Как часто мы убеждали себя: ну вот, уж на этот-то раз он создаст настоящий шедевр и окончательно и бесповоротно докажет, что наши ожидания были не напрасны. В заверениях с его стороны недостатка не было. Он давно уже пустил в обращение весьма звонкую монету, всем своим внешним респектабельным видом кричащую: Смотрите, как богат наш чеканщик! Оцените по достоинству его неистощимый творческий капитал, его всеохватывающую человечность!

Если Ингмар Бергман сознает, сколь глубока пропасть, отделяющая иллюзорную цену его творений от их подлинной ценности, мы, несмотря ни на что, все же вынуждены признать за ним одно выдающееся качество – его хладнокровную расчетливость. Если же он этого не сознает – что всего вероятнее, – то дело обстоит еще серьезнее, ведь в таком случае нам приходится констатировать, что Бергман не обладает даже ловкостью мошенника, и о нем приходится говорить как о лунатике, бредущем по улице в ясном свете дня.

Бергмана часто обвиняли в отсутствии у него социального чувства, но он отмахивался от подобных нападок довольно своевольным жестом, туманно объясняя, что его интересуют главным образом взаимоотношения человека с богом. Тем самым он явно исключает из этих отношений материальную несправедливость, духовное подавление, конвульсии, переживаемые нашим обществом. Впечатление честности и безоговорочной прямоты, остающееся после чтения недавней декларации Бергманом своих принципов, целиком и весьма рафинированно подстроено, оно насквозь фальшиво. Ведь человек, столь смиренно заявляющий о том, что он желал бы быть одним из безымянных строителей средневекового храма, простым ремесленником, на деле является сейчас едва ли не самой спорной и знаменитой фигурой мирового кино. Поза, согласимся, прекрасная. Она как бы подразумевает тайное страдание Бергмана от внимания, уделяемого его персоне, скрываемую от посторонних глаз тоску по творчеству soli deo gloria.[1]

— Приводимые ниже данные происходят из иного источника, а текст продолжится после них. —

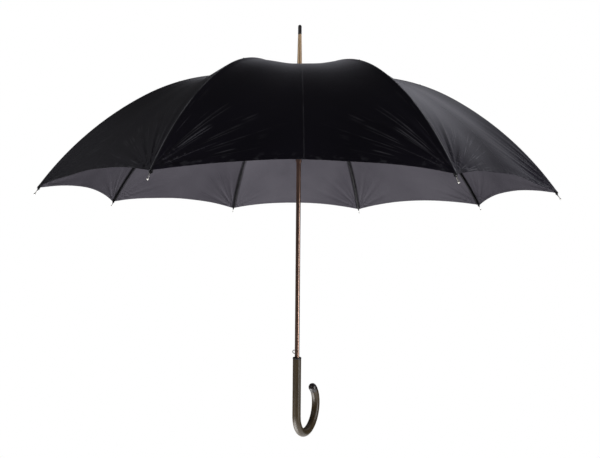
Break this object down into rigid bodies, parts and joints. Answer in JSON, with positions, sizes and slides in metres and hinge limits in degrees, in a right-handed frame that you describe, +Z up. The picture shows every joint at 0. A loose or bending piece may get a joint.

В своей статье Бергман говорит далее об ответственности художника перед публикой, никак не уточняя это довольно расплывчатое понятие. На практике же каждый новый его фильм только лишний раз свидетельствует, сколь глубоко презрение Бергмана к человеку и как далек он сам от проблем реальной действительности.

Самое же странное – это речи Бергмана о том, что «каждый его фильм – последний» и что он без колебаний покинет сцену «по собственной воле».

Все это – не что иное, как бессмысленное фразерство. Обладай Бергман более критическим отношением к себе и своему творчеству, он давным бы давно признал, что его фильмы пусты и бессодержательны, что они всего лишь бесконечный повтор набивших оскомину формальных приемов и заигранных мотивов.

Я давно уже слежу за творчеством Бергмана. И чем больше я наблюдаю эту редкую достопримечательность богатой флоры стерилизованного искусства, которым столь полна история мирового кино, тем яснее передо мной вырисовывается образ беспринципного актера, примеряющегося к чужим ролям.

Говорят, что Бергман – замечательный театральный режиссер. Вероятно, этому лишенному своего содержания художнику необходима чужая литературная одежда, ему нужна самоочевидность таланта другого поэта, чтобы опереться на нее и не упасть. Именно поэтому только в театре и проявляются лучшие качества Бергмана-художника: его переживание роли, его музыкальность, его интуитивная способность поделиться с актером своим видением.